> Requirement: Transcribe only the lines from the line with "base_skirt();" through the line with "cad_parts[node].hide_render = cad_parts[node].hide_viewport", exactly, counting both of those lines as part of the stretch.

> Data block:
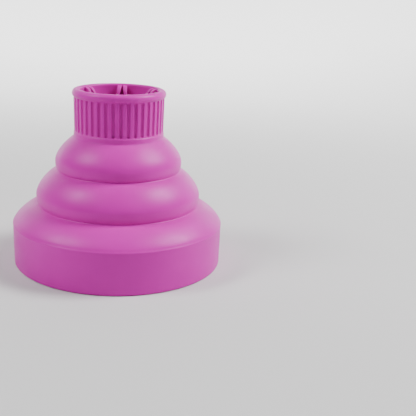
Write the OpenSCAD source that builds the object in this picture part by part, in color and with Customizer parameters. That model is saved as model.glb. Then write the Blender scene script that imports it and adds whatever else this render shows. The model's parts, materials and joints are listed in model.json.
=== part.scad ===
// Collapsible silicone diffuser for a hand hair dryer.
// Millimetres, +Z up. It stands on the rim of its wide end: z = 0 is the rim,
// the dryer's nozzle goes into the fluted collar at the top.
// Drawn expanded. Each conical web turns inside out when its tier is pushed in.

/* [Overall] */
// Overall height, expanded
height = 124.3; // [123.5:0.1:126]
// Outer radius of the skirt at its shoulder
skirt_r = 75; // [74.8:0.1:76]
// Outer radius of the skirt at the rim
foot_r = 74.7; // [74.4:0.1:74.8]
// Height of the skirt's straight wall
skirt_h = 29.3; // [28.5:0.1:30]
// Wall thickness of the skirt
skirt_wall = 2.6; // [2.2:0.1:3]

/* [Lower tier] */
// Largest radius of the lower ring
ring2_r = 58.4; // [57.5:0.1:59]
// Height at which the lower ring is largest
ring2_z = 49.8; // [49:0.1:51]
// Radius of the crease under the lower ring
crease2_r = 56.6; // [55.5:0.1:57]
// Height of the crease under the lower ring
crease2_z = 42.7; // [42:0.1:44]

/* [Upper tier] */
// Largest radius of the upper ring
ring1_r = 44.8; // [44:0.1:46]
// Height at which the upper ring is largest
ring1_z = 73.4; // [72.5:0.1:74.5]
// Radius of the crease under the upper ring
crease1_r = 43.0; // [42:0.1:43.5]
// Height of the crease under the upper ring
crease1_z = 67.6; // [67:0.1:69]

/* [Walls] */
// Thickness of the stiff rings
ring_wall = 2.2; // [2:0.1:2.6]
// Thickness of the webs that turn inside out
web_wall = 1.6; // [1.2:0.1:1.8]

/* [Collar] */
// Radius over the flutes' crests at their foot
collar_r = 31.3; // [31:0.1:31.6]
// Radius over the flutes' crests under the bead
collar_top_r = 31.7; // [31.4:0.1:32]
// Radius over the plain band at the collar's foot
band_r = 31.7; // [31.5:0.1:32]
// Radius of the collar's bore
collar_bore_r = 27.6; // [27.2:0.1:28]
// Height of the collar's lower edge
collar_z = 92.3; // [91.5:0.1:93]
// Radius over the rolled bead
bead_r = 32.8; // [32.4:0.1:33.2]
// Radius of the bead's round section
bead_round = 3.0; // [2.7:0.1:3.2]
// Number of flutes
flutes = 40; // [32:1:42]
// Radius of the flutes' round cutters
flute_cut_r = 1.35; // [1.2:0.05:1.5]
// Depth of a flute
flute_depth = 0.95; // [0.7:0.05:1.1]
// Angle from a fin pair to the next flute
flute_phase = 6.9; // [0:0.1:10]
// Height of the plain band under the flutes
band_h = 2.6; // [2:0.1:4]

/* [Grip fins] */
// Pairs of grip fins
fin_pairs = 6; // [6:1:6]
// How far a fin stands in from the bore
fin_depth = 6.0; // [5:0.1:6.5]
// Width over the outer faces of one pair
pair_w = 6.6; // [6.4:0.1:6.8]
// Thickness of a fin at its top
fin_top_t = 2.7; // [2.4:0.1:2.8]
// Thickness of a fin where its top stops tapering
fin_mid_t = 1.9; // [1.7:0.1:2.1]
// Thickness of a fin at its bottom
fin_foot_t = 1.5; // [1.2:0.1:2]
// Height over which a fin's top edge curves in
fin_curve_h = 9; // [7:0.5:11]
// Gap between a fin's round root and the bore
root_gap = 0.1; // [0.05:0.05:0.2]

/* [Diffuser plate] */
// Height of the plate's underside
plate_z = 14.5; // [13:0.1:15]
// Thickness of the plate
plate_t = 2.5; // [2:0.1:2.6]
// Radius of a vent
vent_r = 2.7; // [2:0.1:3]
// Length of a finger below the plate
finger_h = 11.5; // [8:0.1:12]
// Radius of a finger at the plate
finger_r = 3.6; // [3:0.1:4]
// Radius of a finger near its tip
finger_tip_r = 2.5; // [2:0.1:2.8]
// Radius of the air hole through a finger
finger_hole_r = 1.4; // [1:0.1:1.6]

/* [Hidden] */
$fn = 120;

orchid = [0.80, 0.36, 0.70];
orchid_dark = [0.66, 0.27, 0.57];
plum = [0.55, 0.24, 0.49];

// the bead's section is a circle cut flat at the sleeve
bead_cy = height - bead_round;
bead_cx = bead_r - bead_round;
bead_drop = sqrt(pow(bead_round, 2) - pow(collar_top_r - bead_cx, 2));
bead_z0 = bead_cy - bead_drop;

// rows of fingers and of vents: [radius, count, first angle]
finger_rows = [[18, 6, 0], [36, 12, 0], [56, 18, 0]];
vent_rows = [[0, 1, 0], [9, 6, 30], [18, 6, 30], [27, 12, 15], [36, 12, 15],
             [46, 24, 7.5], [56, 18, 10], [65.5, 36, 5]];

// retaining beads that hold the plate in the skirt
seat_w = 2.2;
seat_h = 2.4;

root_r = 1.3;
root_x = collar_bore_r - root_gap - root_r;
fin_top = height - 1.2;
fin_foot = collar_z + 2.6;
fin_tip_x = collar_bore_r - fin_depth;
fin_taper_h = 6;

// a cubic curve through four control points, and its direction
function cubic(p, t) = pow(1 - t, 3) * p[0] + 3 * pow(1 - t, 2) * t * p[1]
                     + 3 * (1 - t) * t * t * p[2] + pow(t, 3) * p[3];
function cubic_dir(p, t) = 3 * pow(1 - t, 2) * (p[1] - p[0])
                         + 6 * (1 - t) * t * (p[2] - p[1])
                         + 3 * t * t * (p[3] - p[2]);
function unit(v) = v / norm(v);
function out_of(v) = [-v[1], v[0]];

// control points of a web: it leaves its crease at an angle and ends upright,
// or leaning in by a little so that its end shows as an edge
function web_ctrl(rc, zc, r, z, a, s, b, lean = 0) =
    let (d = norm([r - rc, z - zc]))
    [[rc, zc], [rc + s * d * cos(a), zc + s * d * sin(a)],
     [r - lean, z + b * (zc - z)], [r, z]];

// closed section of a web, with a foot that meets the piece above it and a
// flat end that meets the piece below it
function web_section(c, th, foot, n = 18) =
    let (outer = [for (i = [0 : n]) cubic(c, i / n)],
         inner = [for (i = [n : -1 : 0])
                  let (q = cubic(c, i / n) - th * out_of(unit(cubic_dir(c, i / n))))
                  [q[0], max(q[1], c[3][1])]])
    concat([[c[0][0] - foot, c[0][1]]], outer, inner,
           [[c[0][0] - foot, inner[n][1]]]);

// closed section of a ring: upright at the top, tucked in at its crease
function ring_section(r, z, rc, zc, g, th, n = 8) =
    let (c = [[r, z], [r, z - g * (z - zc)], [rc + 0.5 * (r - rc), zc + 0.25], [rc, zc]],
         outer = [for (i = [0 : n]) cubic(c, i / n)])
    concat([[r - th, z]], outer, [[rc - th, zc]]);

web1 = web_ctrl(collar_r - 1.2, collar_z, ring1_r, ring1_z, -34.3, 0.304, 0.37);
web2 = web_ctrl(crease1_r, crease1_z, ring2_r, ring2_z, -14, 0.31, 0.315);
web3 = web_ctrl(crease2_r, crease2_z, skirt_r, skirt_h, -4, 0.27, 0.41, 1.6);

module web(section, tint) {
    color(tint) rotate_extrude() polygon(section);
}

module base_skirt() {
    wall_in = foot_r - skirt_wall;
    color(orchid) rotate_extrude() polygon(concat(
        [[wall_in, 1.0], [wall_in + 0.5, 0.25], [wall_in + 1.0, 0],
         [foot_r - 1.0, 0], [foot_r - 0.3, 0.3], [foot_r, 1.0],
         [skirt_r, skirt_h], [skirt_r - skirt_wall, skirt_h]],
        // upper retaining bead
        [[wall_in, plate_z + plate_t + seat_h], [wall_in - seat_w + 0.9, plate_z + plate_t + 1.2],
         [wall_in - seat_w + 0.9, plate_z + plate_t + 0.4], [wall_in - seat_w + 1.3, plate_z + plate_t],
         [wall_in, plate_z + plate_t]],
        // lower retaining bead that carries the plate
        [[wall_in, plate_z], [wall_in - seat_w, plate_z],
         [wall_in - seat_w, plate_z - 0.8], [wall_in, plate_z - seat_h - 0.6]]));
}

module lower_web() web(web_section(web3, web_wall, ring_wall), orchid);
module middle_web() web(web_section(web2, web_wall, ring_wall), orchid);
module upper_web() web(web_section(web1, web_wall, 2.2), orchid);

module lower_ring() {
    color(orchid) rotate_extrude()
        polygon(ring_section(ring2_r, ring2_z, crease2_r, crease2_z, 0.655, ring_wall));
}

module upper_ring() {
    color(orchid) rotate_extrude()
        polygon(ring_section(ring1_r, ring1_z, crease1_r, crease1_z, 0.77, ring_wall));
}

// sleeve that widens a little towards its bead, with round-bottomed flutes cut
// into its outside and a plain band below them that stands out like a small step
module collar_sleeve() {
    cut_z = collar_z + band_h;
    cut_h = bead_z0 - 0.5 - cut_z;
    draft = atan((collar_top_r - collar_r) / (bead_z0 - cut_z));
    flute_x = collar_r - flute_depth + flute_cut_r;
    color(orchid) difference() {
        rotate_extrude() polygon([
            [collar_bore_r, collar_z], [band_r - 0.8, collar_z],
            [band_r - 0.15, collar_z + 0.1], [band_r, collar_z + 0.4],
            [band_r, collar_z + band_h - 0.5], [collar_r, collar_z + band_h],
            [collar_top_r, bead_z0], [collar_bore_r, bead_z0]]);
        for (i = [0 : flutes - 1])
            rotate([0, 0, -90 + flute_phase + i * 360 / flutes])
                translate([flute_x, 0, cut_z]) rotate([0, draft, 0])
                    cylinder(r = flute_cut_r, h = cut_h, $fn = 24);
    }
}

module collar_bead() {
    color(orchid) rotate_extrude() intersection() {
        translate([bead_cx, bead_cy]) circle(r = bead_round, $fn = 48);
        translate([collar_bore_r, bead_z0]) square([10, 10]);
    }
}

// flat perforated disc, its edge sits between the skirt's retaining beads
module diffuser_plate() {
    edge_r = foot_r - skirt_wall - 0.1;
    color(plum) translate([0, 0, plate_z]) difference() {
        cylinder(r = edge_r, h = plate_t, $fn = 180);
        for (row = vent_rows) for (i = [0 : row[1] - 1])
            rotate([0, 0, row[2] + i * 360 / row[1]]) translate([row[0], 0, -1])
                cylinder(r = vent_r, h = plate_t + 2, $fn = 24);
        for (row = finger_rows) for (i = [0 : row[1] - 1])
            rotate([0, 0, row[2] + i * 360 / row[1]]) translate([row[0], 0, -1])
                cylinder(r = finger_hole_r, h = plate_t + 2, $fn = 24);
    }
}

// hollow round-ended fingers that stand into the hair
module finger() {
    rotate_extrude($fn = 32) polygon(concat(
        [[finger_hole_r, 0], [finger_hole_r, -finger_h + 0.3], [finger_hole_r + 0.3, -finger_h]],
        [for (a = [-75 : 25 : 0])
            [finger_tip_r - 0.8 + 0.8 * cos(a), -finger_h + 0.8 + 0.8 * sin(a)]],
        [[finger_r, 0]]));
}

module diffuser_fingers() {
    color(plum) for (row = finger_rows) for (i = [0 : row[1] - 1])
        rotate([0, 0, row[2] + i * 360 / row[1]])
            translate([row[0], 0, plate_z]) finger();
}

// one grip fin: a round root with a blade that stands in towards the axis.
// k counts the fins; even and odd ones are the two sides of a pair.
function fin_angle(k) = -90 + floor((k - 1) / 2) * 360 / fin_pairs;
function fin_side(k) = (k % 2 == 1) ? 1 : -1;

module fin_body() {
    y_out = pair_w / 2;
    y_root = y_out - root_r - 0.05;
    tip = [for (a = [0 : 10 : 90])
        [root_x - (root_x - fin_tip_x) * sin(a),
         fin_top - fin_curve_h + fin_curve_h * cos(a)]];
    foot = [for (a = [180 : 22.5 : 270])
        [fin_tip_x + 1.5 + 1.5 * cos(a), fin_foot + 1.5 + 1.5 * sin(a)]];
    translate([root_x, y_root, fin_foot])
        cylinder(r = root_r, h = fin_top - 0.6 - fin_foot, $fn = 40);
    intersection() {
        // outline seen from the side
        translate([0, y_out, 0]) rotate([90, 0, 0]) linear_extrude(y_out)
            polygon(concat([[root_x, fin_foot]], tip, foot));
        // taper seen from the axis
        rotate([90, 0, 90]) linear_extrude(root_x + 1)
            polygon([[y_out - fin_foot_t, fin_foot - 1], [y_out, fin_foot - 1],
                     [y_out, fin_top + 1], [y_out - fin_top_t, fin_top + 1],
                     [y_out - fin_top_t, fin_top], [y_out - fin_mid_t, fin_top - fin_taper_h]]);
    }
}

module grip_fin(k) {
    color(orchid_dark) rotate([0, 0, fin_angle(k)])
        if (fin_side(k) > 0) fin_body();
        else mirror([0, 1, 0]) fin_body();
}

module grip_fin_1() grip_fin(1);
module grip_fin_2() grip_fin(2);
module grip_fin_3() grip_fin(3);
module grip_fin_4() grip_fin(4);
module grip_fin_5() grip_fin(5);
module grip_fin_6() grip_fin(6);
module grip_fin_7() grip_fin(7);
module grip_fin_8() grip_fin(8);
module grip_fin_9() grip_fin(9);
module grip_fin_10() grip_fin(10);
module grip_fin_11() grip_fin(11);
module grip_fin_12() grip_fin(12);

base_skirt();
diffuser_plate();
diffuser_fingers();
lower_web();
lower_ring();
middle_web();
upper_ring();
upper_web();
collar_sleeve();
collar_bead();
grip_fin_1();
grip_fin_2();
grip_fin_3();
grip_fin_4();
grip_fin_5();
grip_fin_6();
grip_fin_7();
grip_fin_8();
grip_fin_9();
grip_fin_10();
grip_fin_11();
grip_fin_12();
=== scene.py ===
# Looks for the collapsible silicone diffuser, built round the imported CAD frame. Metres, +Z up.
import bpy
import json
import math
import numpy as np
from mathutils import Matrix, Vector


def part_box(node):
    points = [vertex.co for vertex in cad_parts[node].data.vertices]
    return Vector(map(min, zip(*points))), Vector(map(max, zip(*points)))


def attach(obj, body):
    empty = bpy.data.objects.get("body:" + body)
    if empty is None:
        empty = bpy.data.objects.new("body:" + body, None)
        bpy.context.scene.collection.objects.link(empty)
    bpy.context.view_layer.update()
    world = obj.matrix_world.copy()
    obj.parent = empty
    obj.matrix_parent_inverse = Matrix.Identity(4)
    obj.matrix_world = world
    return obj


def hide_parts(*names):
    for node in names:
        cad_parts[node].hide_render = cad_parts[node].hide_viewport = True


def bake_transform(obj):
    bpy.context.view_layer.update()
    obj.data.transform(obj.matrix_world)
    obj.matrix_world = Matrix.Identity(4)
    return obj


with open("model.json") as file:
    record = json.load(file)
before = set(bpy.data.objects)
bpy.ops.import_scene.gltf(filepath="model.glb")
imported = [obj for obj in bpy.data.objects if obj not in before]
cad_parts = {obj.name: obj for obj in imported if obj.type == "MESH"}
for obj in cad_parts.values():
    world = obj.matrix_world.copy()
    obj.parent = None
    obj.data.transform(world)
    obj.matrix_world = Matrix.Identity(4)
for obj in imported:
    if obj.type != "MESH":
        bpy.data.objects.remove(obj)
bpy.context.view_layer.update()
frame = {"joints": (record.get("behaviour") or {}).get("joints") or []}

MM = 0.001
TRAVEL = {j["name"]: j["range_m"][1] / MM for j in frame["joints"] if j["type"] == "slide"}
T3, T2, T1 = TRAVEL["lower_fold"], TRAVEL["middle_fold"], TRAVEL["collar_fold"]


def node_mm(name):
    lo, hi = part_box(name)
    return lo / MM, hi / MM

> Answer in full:
base_skirt();
diffuser_plate();
diffuser_fingers();
lower_web();
lower_ring();
middle_web();
upper_ring();
upper_web();
collar_sleeve();
collar_bead();
grip_fin_1();
grip_fin_2();
grip_fin_3();
grip_fin_4();
grip_fin_5();
grip_fin_6();
grip_fin_7();
grip_fin_8();
grip_fin_9();
grip_fin_10();
grip_fin_11();
grip_fin_12();
=== scene.py ===
# Looks for the collapsible silicone diffuser, built round the imported CAD frame. Metres, +Z up.
import bpy
import json
import math
import numpy as np
from mathutils import Matrix, Vector


def part_box(node):
    points = [vertex.co for vertex in cad_parts[node].data.vertices]
    return Vector(map(min, zip(*points))), Vector(map(max, zip(*points)))


def attach(obj, body):
    empty = bpy.data.objects.get("body:" + body)
    if empty is None:
        empty = bpy.data.objects.new("body:" + body, None)
        bpy.context.scene.collection.objects.link(empty)
    bpy.context.view_layer.update()
    world = obj.matrix_world.copy()
    obj.parent = empty
    obj.matrix_parent_inverse = Matrix.Identity(4)
    obj.matrix_world = world
    return obj


def hide_parts(*names):
    for node in names:
        cad_parts[node].hide_render = cad_parts[node].hide_viewport = True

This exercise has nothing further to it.